§ **Exercise**
Copy out precisely the lines beginning at the line that contains "base_block();" and ending at the line that contains "from mathutils import Matrix, Vector", including both.

§ **Recorded data**
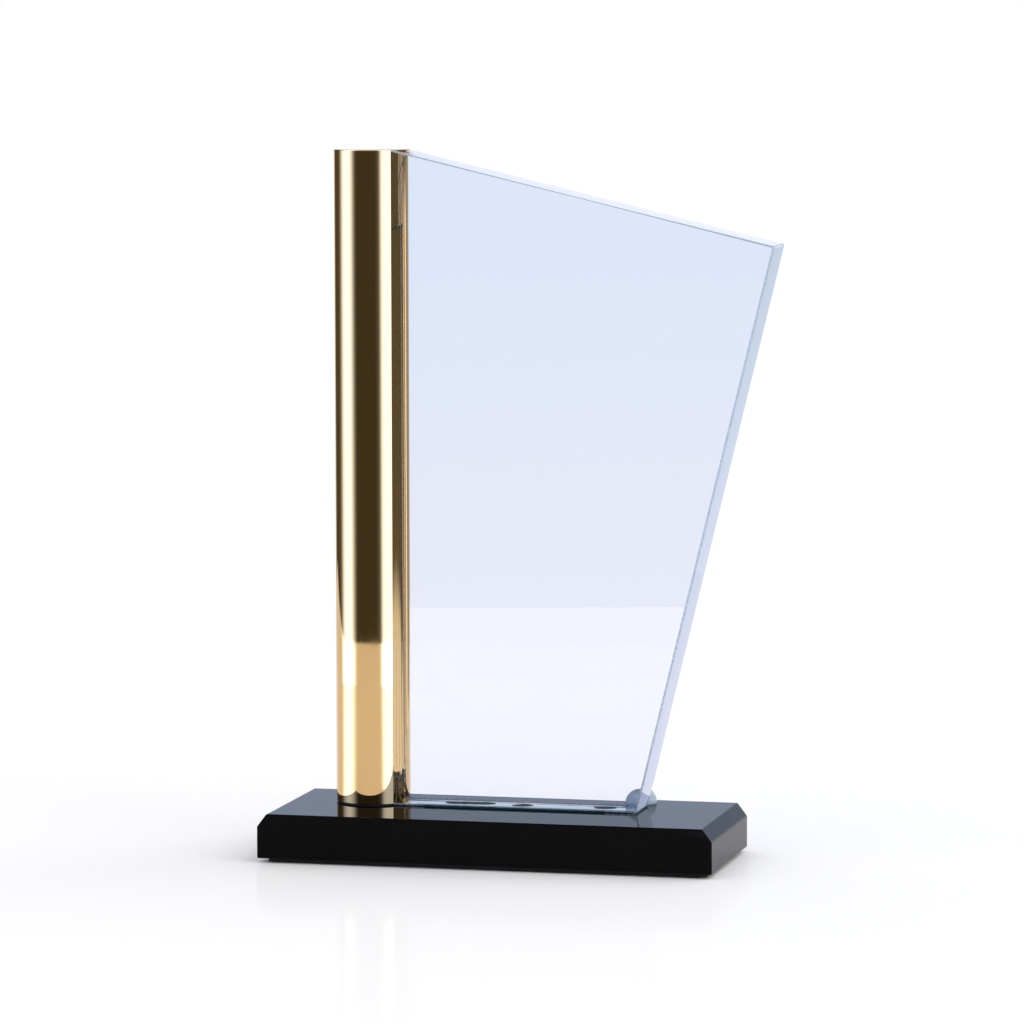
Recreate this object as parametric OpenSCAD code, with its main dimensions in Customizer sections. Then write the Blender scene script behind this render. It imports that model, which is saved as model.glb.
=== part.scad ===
// Column trophy: a clear crystal plate and a gold column standing on a black crystal base.
// Millimetres. The origin is the centre of the base's footprint, on the surface that it stands on.
// +X runs from the column towards the plate's free edge, +Y to the back and +Z up.

/* [Base] */
// Length of the base, left to right
base_len = 150; // [140:1:200]
// Depth of the base, front to back
base_depth = 58; // [54:1:90]
// Height of the glass block, without the pad
block_height = 14.5; // [13:0.5:16]
// How far each end chamfer runs in from the end
chamfer_run = 3.2; // [1:0.1:5]
// How far each end chamfer drops down the end
chamfer_drop = 4.2; // [1:0.1:6]

/* [Pad] */
// Thickness of the foam pad
pad_thick = 1.3; // [1:0.1:3]
// How far the pad is set in from the block's edges
pad_inset = 2.5; // [1:0.1:5]
// Thickness of the tape that holds the pad
tape_thick = 0.2; // [0.1:0.05:0.4]

/* [Column] */
// Outer diameter of the column
column_dia = 25; // [24:0.5:30]
// Wall thickness of the tube
tube_wall = 1.5; // [1:0.1:3]
// Height of the whole trophy
total_height = 229.5; // [200:0.5:300]
// Distance of the column's axis from the middle of the base, towards the left end
column_offset = 45.1; // [40:0.1:50]
// Distance of the column and plate behind the middle of the base
set_back = 7; // [0:0.5:10]
// Thickness of the top cap's disc
cap_thick = 1.2; // [0.8:0.1:3]
// Length of the cap's spigot, which is pressed into the tube
spigot_len = 6; // [3:0.5:15]
// Length of the foot plug
plug_len = 14; // [14:1:30]
// Thickness of the gasket under the column
gasket_thick = 0.5; // [0.3:0.1:1]
// How far the gasket is set in from the column's outside
gasket_inset = 0.4; // [0.2:0.1:1]

/* [Plate] */
// Thickness of the plate
plate_thick = 18; // [10:0.5:20]
// Distance of the plate's foot corner from the middle of the base
plate_foot = 44.7; // [35:0.1:60]
// Distance of the plate's upper corner from the middle of the base
plate_tip = 89.5; // [50:0.5:100]
// Height of the plate's upper corner
plate_tip_height = 199.6; // [120:0.2:199.6]

/* [Bonds] */
// Thickness of the adhesive between the plate and the column
cove_gap = 0.15; // [0.1:0.05:0.3]
// Thickness of the adhesive between the plate and the base
foot_gap = 0.2; // [0.1:0.05:0.4]
// How far the cove adhesive stays inside the plate's edges
bond_inset = 0.6; // [0.3:0.1:1.5]

/* [Bumper] */
// Diameter of the clear bumper
bumper_dia = 9.5; // [6:0.5:10]
// Height of the straight rim under the bumper's dome
bumper_rim = 0.6; // [0.2:0.1:1]

/* [Fixing] */
// Length of the screw under its head
screw_len = 20; // [18:1:22]
// Depth of the counterbore in the bottom of the block
counterbore_depth = 6.5; // [6:0.1:7]

/* [Hidden] */
$fn = 96;

// Levels
block_bottom = pad_thick + tape_thick;
block_top = block_bottom + block_height;
tube_bottom = block_top + gasket_thick;
tube_top = total_height - cap_thick;
plate_bottom = block_top + foot_gap;
counterbore_top = block_bottom + counterbore_depth;

// Column
column_x = -column_offset;
column_r = column_dia / 2;
tube_bore_r = column_r - tube_wall;
cove_r = column_r + cove_gap;

// Plate; its top meets the column's top where its front and back reach the column
plate_front = set_back - plate_thick / 2;
cove_edge_x = column_x + sqrt(cove_r * cove_r - plate_thick * plate_thick / 4);

// Corner radius of the pad and its tape
pad_corner_r = 3;

// Screw and washers, by the sizes of the standard M6 parts
screw_dia = 6;
thread_clearance = 0.05;
shank_hole_r = screw_dia / 2 + 0.3;
cushion_thick = 1;
cushion_r = 6.5;
washer_thick = 1.6;
washer_r = 6;
washer_hole_r = screw_dia / 2 + 0.2;
head_r = 5.25;
head_crown_r = 3.2;
head_height = 3.3;
head_edge = 0.6;
hex_across_flats = 4;
hex_depth = 2;
counterbore_r = 7;
gasket_hole_r = 4;
washer_bottom = counterbore_top - cushion_thick - washer_thick;
screw_tip = washer_bottom + screw_len;
tapped_depth = screw_tip + 1 - tube_bottom;

// Spots of adhesive that run together under the plate, in three patches.
// Each is [distance along the base, depth as a share of the plate's thickness, radius].
bond_spots = [
    [-17.6, 0.66, 3.5], [-14.4, 0.7, 3.9], [-11.2, 0.7, 3.7], [-8.2, 0.72, 3.7],
    [4.6, 0.6, 3.2], [5.3, 0.63, 3.1],
    [32.1, 0.66, 3.5], [32.8, 0.7, 3.3]
];

// Strip of adhesive that has crept along under the plate's front edge
creep_start = -28;
creep_end = plate_foot - 4;
creep_r = 2.6;
creep_back = 3.2;

// Bumper, just behind the plate's foot corner
bumper_r = bumper_dia / 2;
bumper_x = plate_foot - 3;
bumper_y = plate_front + plate_thick + bumper_r + 0.25;

// Places a child on the column's axis at height z
module on_column(z) {
    translate([column_x, set_back, z])
        children();
}

// A round washer or ring with its lower face at z = 0
module ring(outer_r, inner_r, thick) {
    difference() {
        cylinder(r = outer_r, h = thick);
        translate([0, 0, -1])
            cylinder(r = inner_r, h = thick + 2);
    }
}

// Stands an outline drawn in X and Z upright, from y = front to y = back
module upright(front, back) {
    translate([0, back, 0])
        rotate([90, 0, 0])
            linear_extrude(back - front)
                children();
}

// The pad's outline: the block's footprint, set in, with round corners
module pad_outline() {
    half_len = base_len / 2 - pad_inset;
    half_depth = base_depth / 2 - pad_inset;
    square([2 * half_len, 2 * (half_depth - pad_corner_r)], center = true);
    square([2 * (half_len - pad_corner_r), 2 * half_depth], center = true);
    for (sx = [-1, 1], sy = [-1, 1])
        translate([sx * (half_len - pad_corner_r), sy * (half_depth - pad_corner_r)])
            circle(r = pad_corner_r);
}

// The plate seen from the front, reaching in to the column's axis
module plate_outline() {
    polygon([
        [column_x, plate_bottom],
        [plate_foot, plate_bottom],
        [plate_tip, plate_tip_height],
        [cove_edge_x, total_height],
        [column_x, total_height]
    ]);
}

// Black crystal block with both top end edges chamfered and the screw hole under the column
module base_block() {
    half = base_len / 2;
    color([0.03, 0.03, 0.035])
        difference() {
            upright(-base_depth / 2, base_depth / 2)
                polygon([
                    [-half, block_bottom],
                    [half, block_bottom],
                    [half, block_top - chamfer_drop],
                    [half - chamfer_run, block_top],
                    [-half + chamfer_run, block_top],
                    [-half, block_top - chamfer_drop]
                ]);
            on_column(block_bottom - 1)
                cylinder(r = counterbore_r, h = counterbore_depth + 1);
            on_column(block_bottom)
                cylinder(r = shank_hole_r, h = block_height + 1);
        }
}

// Foam pad that the trophy stands on
module base_pad() {
    color([0.08, 0.08, 0.08])
        linear_extrude(pad_thick)
            pad_outline();
}

// Double-sided tape between the pad and the block
module pad_tape() {
    color([0.85, 0.8, 0.65])
        translate([0, 0, pad_thick])
            linear_extrude(tape_thick)
                pad_outline();
}

// Clear crystal plate, coved to fit round the column
module crystal_plate() {
    color([0.78, 0.86, 0.97, 0.5])
        difference() {
            upright(plate_front, plate_front + plate_thick)
                plate_outline();
            on_column(0)
                cylinder(r = cove_r, h = total_height + 10);
        }
}

// Gold-plated tube
module column_tube() {
    color([0.83, 0.66, 0.3])
        on_column(tube_bottom)
            ring(column_r, tube_bore_r, tube_top - tube_bottom);
}

// Disc that closes the top of the tube, with a spigot pressed into the bore
module column_top_cap() {
    color([0.85, 0.69, 0.34])
        on_column(tube_top) {
            cylinder(r = column_r, h = cap_thick);
            translate([0, 0, -spigot_len])
                cylinder(r = tube_bore_r, h = spigot_len);
        }
}

// Turned plug in the foot of the tube, tapped for the screw
module column_foot_plug() {
    color([0.72, 0.58, 0.32])
        on_column(tube_bottom)
            difference() {
                cylinder(r = tube_bore_r, h = plug_len);
                translate([0, 0, -1])
                    cylinder(r = screw_dia / 2 + thread_clearance, h = tapped_depth + 1);
            }
}

// Thin ring that keeps the metal off the glass
module column_gasket() {
    color([0.1, 0.1, 0.1])
        on_column(block_top)
            ring(column_r - gasket_inset, gasket_hole_r, gasket_thick);
}

// Adhesive film in the cove, between the plate and the column
module column_bond() {
    color([0.9, 0.95, 1, 0.4])
        intersection() {
            on_column(plate_bottom + bond_inset)
                ring(cove_r, column_r, total_height - plate_bottom);
            upright(plate_front + bond_inset, plate_front + plate_thick - bond_inset)
                translate([0, -foot_gap - bond_inset])
                    plate_outline();
        }
}

// Adhesive patches between the plate and the base, and the strip along the front
module foot_bond() {
    color([0.1, 0.12, 0.15])
        translate([0, 0, block_top])
            linear_extrude(foot_gap) {
                for (spot = bond_spots)
                    translate([spot[0], plate_front + spot[1] * plate_thick])
                        circle(r = spot[2]);
                hull()
                    for (x = [creep_start, creep_end])
                        translate([x, plate_front + creep_back])
                            circle(r = creep_r);
            }
}

// Clear domed bumper on the base, behind the plate's foot corner
module corner_bumper() {
    color([0.85, 0.92, 0.98, 0.5])
        translate([bumper_x, bumper_y, block_top]) {
            cylinder(r = bumper_r, h = bumper_rim);
            translate([0, 0, bumper_rim])
                rotate_extrude()
                    intersection() {
                        circle(r = bumper_r);
                        square(bumper_r);
                    }
        }
}

// Button-head screw, up through the base into the plug
module column_screw() {
    color("silver")
        on_column(washer_bottom) {
            cylinder(r = screw_dia / 2, h = screw_len);
            difference() {
                translate([0, 0, -head_height])
                    cylinder(r1 = head_crown_r, r2 = head_r, h = head_height - head_edge);
                translate([0, 0, -head_height - 1])
                    cylinder(d = hex_across_flats / cos(30), h = hex_depth + 1, $fn = 6);
            }
            translate([0, 0, -head_edge])
                cylinder(r = head_r, h = head_edge);
        }
}

// Steel washer under the screw head
module flat_washer() {
    color("gainsboro")
        on_column(washer_bottom)
            ring(washer_r, washer_hole_r, washer_thick);
}

// Soft washer between the steel washer and the glass
module cushion_washer() {
    color("ivory")
        on_column(counterbore_top - cushion_thick)
            ring(cushion_r, washer_hole_r, cushion_thick);
}

base_block();
base_pad();
pad_tape();
crystal_plate();
column_tube();
column_top_cap();
column_foot_plug();
column_gasket();
column_bond();
foot_bond();
corner_bumper();
column_screw();
flat_washer();
cushion_washer();
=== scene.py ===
"""Looks of the column trophy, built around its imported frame.

Metres, in the frame's own axes: +X from the column towards the plate's free edge, +Y to the back, +Z up.
Every visible CAD node gets a finer mesh in the same place; the hidden fixings keep their CAD meshes.
"""
import math

import bmesh
import bpy
from mathutils import Matrix, Vector


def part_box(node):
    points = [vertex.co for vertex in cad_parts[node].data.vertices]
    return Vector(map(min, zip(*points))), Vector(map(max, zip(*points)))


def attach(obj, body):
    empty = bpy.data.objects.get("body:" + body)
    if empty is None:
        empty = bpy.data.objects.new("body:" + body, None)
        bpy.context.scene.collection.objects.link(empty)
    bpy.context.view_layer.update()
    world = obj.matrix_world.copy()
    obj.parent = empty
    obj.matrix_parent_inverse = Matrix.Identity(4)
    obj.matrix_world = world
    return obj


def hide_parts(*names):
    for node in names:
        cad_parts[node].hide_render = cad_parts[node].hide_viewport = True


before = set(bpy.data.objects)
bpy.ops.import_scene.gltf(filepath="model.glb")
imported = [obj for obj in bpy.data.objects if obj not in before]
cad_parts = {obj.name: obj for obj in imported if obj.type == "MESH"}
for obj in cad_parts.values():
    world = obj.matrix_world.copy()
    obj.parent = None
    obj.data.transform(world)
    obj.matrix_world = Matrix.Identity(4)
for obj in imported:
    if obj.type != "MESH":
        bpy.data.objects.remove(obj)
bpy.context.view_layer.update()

MM = 0.001

# Camera, solved from the base's corners, the column and the plate
CAMERA_PLACE = (0.4201, -1.7184, 0.2884)
CAMERA_YAW = math.radians(13.64)
CAMERA_PITCH = math.radians(5.67)
CAMERA_ROLL = math.radians(-0.12)
LENS_MM = 193.36
SENSOR_MM = 36.0

# Light
SOFT_LIGHT = 0.98        # strength of the white surround as a light on matt surfaces
KEY_LIGHT = 1.5          # strength of the broad key light from the right
BOX_LIGHT = 4.2          # brightness of the soft boxes that make the column's bright bands
GLOW_LIGHT = 3.0         # brightness of their glow on the table
GLOSSY_BOUNCES = 12      # light that runs along inside the plate bounces many times
TABLE_TONES = (0.868, 0.86, 0.874), (0.88, 0.872, 0.884)

# Sizes that the frame's boxes don't give
PLATE_TIP_HEIGHT = 199.6 * MM
PLATE_FOOT_X = 44.7 * MM
CHAMFER_RUN = 3.2 * MM
CHAMFER_DROP = 4.2 * MM
BLOCK_ARRIS = 0.35 * MM
PLATE_ARRIS = 0.7 * MM
CAP_EDGE = 0.35 * MM
TUBE_EDGE = 0.1 * MM
PAD_CORNER = 3.0 * MM
OVERLAP = 0.03 * MM      # how far bonded glass runs into what it is bonded to, so that no air gap shows
COVE_GAP = 0.15 * MM     # thickness of the adhesive film in the cove
ROUND_STEPS = 256        # sides of a polished cylinder
COVE_STEPS = 24
SHARP_ANGLE = math.radians(40)


# ---------------------------------------------------------------- mesh helpers

def make_piece(name, bm, node, materials):
    """Turns bm into a piece that stands for a CAD node and rides on the root body."""
    bmesh.ops.recalc_face_normals(bm, faces=bm.faces)
    mesh = bpy.data.meshes.new(name)
    bm.to_mesh(mesh)
    bm.free()
    for material in materials:
        mesh.materials.append(material)
    piece = bpy.data.objects.new(name, mesh)
    bpy.context.scene.collection.objects.link(piece)
    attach(piece, "root")
    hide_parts(node)
    return piece


def cut(piece, cutter_bm):
    """Cuts the closed mesh cutter_bm out of the piece and leaves no modifier behind."""
    mesh = bpy.data.meshes.new("cutter")
    bmesh.ops.recalc_face_normals(cutter_bm, faces=cutter_bm.faces)
    cutter_bm.to_mesh(mesh)
    cutter_bm.free()
    cutter = bpy.data.objects.new("cutter", mesh)
    bpy.context.scene.collection.objects.link(cutter)
    modifier = piece.modifiers.new("cut", "BOOLEAN")
    modifier.operation = "DIFFERENCE"
    modifier.solver = "EXACT"
    modifier.object = cutter
    result = bpy.data.meshes.new_from_object(piece.evaluated_get(bpy.context.evaluated_depsgraph_get()))
    piece.modifiers.remove(modifier)
    old = piece.data
    piece.data = result
    bpy.data.meshes.remove(old)
    bpy.data.objects.remove(cutter)
    bpy.data.meshes.remove(mesh)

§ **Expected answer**
base_block();
base_pad();
pad_tape();
crystal_plate();
column_tube();
column_top_cap();
column_foot_plug();
column_gasket();
column_bond();
foot_bond();
corner_bumper();
column_screw();
flat_washer();
cushion_washer();
=== scene.py ===
"""Looks of the column trophy, built around its imported frame.

Metres, in the frame's own axes: +X from the column towards the plate's free edge, +Y to the back, +Z up.
Every visible CAD node gets a finer mesh in the same place; the hidden fixings keep their CAD meshes.
"""
import math

import bmesh
import bpy
from mathutils import Matrix, Vector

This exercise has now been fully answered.